In this paper, we study Octo-Tiger’s node-level performance on an Intel Knights Landing platform. We focus on the fast multipole method, as it is Octo-Tiger’s computationally most demanding component. By using HPX and a futurization approach, we can efficiently traverse the adaptive octrees in parallel. On the core-level, threads process sub-grids using multiple 743-element stencils.
In numerical experiments, simulating the time evolution of a rotating star on an Intel Xeon Phi 7250 Knights Landing processor, Octo-Tiger shows good parallel efficiency and achieves up to 408 GFLOPS. This results in a speedup of 2x compared to a 24-core Skylake-SP platform, using the same high-level abstractions.
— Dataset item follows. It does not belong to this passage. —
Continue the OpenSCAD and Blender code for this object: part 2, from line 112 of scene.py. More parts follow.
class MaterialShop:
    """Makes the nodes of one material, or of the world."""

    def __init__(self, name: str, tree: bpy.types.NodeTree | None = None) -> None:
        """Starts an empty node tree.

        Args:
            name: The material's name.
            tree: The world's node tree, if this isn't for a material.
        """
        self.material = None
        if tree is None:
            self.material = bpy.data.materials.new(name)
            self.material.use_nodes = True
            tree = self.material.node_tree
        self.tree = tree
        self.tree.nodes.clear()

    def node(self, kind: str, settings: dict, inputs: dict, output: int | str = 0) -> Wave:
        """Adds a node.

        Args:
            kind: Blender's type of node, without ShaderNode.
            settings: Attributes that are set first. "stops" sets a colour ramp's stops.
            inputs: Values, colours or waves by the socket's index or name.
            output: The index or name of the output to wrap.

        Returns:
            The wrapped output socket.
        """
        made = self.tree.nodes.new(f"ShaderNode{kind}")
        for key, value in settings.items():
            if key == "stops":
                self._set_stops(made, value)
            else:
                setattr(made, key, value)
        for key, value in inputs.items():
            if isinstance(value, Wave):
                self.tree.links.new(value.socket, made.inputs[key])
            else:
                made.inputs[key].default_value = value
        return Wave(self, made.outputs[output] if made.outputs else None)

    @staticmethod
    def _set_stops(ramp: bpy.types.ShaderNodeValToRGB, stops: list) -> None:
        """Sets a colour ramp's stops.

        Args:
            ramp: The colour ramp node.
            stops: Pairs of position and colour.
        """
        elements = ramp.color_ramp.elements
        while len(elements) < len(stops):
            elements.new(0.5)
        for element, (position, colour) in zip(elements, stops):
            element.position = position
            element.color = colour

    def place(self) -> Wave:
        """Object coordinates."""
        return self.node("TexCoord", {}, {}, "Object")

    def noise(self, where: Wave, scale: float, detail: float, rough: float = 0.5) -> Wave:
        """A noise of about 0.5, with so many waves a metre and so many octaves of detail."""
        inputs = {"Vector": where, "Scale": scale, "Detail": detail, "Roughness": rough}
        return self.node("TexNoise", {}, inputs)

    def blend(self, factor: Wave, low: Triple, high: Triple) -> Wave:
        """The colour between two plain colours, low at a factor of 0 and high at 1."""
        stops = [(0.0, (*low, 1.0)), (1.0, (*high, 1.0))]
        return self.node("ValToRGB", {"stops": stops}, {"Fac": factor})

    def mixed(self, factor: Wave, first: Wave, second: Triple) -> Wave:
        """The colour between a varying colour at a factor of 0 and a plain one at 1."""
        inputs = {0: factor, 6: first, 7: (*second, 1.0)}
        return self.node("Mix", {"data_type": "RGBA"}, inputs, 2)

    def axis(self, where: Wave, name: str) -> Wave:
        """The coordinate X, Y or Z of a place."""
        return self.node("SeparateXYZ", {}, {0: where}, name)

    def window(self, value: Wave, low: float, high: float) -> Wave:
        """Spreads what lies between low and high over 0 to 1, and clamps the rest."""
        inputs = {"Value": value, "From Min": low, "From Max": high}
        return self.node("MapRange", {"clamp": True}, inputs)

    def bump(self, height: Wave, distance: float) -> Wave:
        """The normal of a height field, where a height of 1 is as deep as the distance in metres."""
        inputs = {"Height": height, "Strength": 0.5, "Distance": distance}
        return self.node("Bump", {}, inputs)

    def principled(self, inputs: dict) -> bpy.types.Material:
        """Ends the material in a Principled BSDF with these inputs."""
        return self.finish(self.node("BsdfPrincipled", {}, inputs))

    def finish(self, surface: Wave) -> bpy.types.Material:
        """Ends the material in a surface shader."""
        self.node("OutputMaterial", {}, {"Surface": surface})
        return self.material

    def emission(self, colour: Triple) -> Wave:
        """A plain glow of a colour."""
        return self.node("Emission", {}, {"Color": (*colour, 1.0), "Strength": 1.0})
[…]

Distributed & Heterogeneous Programming in C++ for HPC at SC17
In response to the HPC requirements to achieve exascale performance through heterogeneous programming models for C++, and the interest in driving these models in ISO C++, we held a BoF session at SuperComputing (SC) 17. This paper is a report on the result of that BoF.
The BoF had panelists that represented several important C++ frameworks that support heterogeneous and distributed computing. We specifically invited key members of SYCL, ISO C++, Kokkos, Raja, HPX, HCC, and HiHat as well as representatives from AMD, Intel, Nvidia, Codeplay, and Xilinx.
We had time to address the top three questions and collate the resulting discussion showing some important conclusions on what is urgent and important to the HPC community for Heterogeneous and Distributed C++.